American baseball player (1865–1940)

Parke B. Swartzel (November 21, 1865 – January 3, 1940) was an American professional baseball pitcher who played one season in Major League Baseball for the American Association's Kansas City Cowboys in . In addition to his one major league season, he played six seasons of professional baseball at the minor league level.

==Career==
Born on November 21, 1865, as Parke B. Swartzel in Knightstown, Indiana, US, he began his first of professional baseball season in 1886, at the age of 20, with the Leavenworth Soldiers of the Western League. He began the 1887 season with the Soldiers, however he is also credited with playing for the Lincoln Tree Planters, another Western League team. For the 1888 season, Swartzel played for the Kansas City Blues of the Western Association, a class-A level league.

His only season in Major League Baseball came in 1889 with the Kansas City Cowboys of the American Association.

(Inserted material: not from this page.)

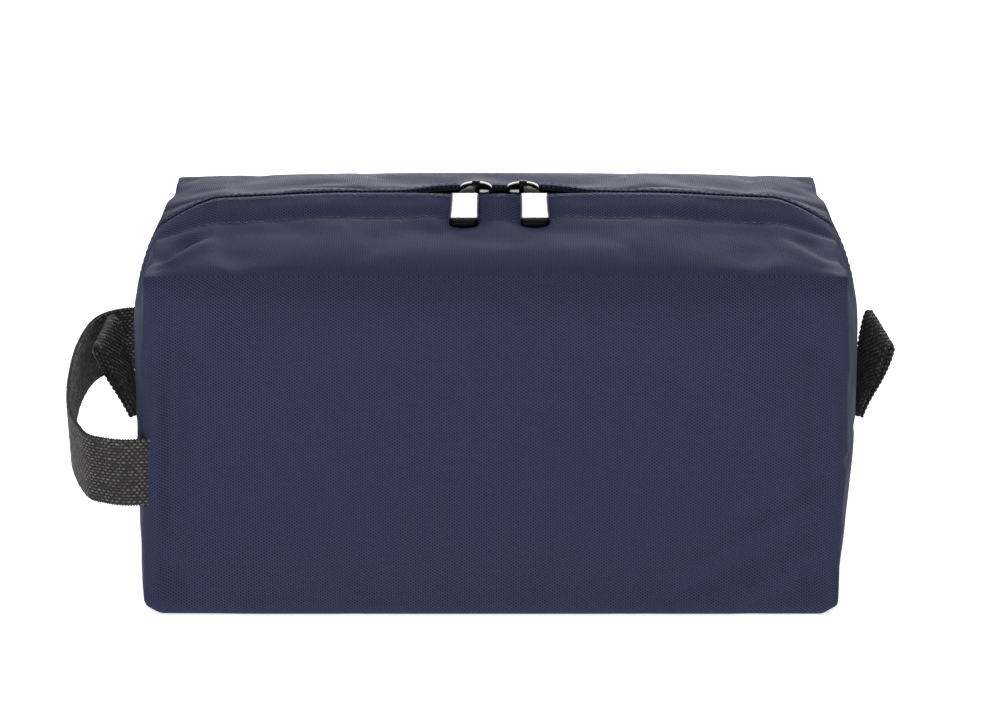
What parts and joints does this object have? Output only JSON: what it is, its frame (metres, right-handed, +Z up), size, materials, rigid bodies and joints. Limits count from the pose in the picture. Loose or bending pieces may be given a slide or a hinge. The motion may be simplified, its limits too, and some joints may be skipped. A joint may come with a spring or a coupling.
{
  "type": "shaving kit bag",
  "caption": "Boxy fabric wash bag with a two-way top zip, a webbing side handle and folded webbing end tabs.",
  "frame": {"origin": "middle of the base, on the surface the bag stands on", "axes": "+Z up, front wall towards -Y, handle loop at the -X end, zip along X"},
  "size_m": [0.3027, 0.136, 0.1427],
  "materials": {
    "outer_fabric": "coated woven polyester, slight sheen",
    "lining": "smooth taffeta",
    "binding": "woven tape",
    "zip_tape": "woven zip tape",
    "zip_coil": "nylon coil",
    "slider_enamel": "gloss black enamel",
    "pull_core": "moulded black plastic",
    "pull_sleeve": "satin silver",
    "webbing": "coarse woven webbing"
  },
  "bodies": {
    "shell": {"front_panel": "outer_fabric", "back_panel": "outer_fabric", "base_panel": "outer_fabric", "left_end_panel": "outer_fabric", "right_end_panel": "outer_fabric", "left_front_corner": "outer_fabric", "left_back_corner": "outer_fabric", "right_front_corner": "outer_fabric", "right_back_corner": "outer_fabric", "front_lining": "lining", "back_lining": "lining", "base_lining": "lining", "left_end_lining": "lining", "right_end_lining": "lining", "left_front_corner_lining": "lining", "left_back_corner_lining": "lining", "right_front_corner_lining": "lining", "right_back_corner_lining": "lining", "left_front_binding": "binding", "left_back_binding": "binding", "right_front_binding": "binding", "right_back_binding": "binding", "left_end_binding": "binding", "right_end_binding": "binding", "left_end_zip_tape": "zip_tape", "right_end_zip_tape": "zip_tape", "left_end_zip_coil": "zip_coil", "right_end_zip_coil": "zip_coil", "handle_front_tail": "webbing", "handle_back_tail": "webbing"},
    "front_flap": {"front_top_panel": "outer_fabric", "front_top_lining": "lining", "front_zip_tape": "zip_tape", "front_zip_coil": "zip_coil"},
    "back_flap": {"back_top_panel": "outer_fabric", "back_top_lining": "lining", "back_zip_tape": "zip_tape", "back_zip_coil": "zip_coil"},
    "left_slider": {"left_slider_body": "slider_enamel", "left_slider_bridge": "slider_enamel"},
    "right_slider": {"right_slider_body": "slider_enamel", "right_slider_bridge": "slider_enamel"},
    "left_pull": {"left_pull_core": "pull_core", "left_pull_sleeve": "pull_sleeve"},
    "right_pull": {"right_pull_core": "pull_core", "right_pull_sleeve": "pull_sleeve"},
    "handle": {"handle_strap": "webbing"},
    "left_tab": {"left_tab": "webbing"},
    "right_tab": {"right_tab": "webbing"}
  },
  "joints": [
    {"name": "left_slider_slide", "type": "slide", "parent": "shell", "child": "left_slider", "axis": [-1, 0, 0], "range_m": [0, 0.0815]},
    {"name": "right_slider_slide", "type": "slide", "parent": "shell", "child": "right_slider", "axis": [1, 0, 0], "range_m": [0, 0.0816]},
    {"name": "front_flap_fold", "type": "hinge", "parent": "shell", "child": "front_flap", "pos_m": [0, -0.063, 0.125], "axis": [-1, 0, 0], "range_deg": [0, 80.1], "deforming": ["front_zip_tape", "front_zip_coil"]},
    {"name": "back_flap_fold", "type": "hinge", "parent": "shell", "child": "back_flap", "pos_m": [0, 0.063, 0.125], "axis": [1, 0, 0], "range_deg": [0, 80.1], "deforming": ["back_zip_tape", "back_zip_coil"]},
    {"name": "left_pull_swing", "type": "hinge", "parent": "left_slider", "child": "left_pull", "pos_m": [-0.0085, 0, 0.141], "axis": [-1, 0, 0], "range_deg": [0, 165]},
    {"name": "right_pull_swing", "type": "hinge", "parent": "right_slider", "child": "right_pull", "pos_m": [0.0085, 0, 0.141], "axis": [-1, 0, 0], "range_deg": [0, 165]},
    {"name": "handle_swing", "type": "hinge", "parent": "shell", "child": "handle", "pos_m": [-0.1255, 0, 0.0535], "axis": [0, -1, 0], "range_deg": [-10, 45], "stiffness_Nm_per_rad": 0.06},
    {"name": "left_tab_swing", "type": "hinge", "parent": "shell", "child": "left_tab", "pos_m": [-0.13385, 0, 0.058], "axis": [0, -1, 0], "range_deg": [-18, 20], "stiffness_Nm_per_rad": 0.02},
    {"name": "right_tab_swing", "type": "hinge", "parent": "shell", "child": "right_tab", "pos_m": [0.13385, 0, 0.058], "axis": [0, 1, 0], "range_deg": [-6, 60], "stiffness_Nm_per_rad": 0.02}
  ],
  "couplings": [
    {"joint": "right_slider_slide", "follows": "left_slider_slide", "ratio": 1},
    {"joint": "front_flap_fold", "follows": "left_slider_slide", "rad_per_m": 17.132},
    {"joint": "back_flap_fold", "follows": "left_slider_slide", "rad_per_m": 17.132}
  ]
}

He made his major league debut on April 17, a 7–4 victory over the Louisville Colonels in the team's season opener. The Cowboys finished the season with a win–loss record of 55–82 with two ties with Swartzel making 48 appearances as a pitcher, starting 47 and completing 45. Swartzel had a win–loss record of 19–27, 147 strikeouts and a 4.32 ERA, in 4101/3 innings pitched, and allowed a league-leading 481 hits, and 21 home runs, along with 334 runs, 197 earned runs and 117 bases on balls. He made his final major league appearance on October 14, a 7–5 victory over the Colonels.

Swartzel returned the Blues for the 1890 and 1891 seasons, then split the 1892 season with the Rochester Flour Cities of the Eastern League and the Minneapolis Minnies of the Western league. This was his last season, on record, of his professional baseball career, although he was noted to have been released by the Grand Rapids Rustlers of the Western League in May 1896. He died on January 3, 1940, in Los Angeles, California, US, and is interred at Forest Lawn Cemetery in Glendale, California.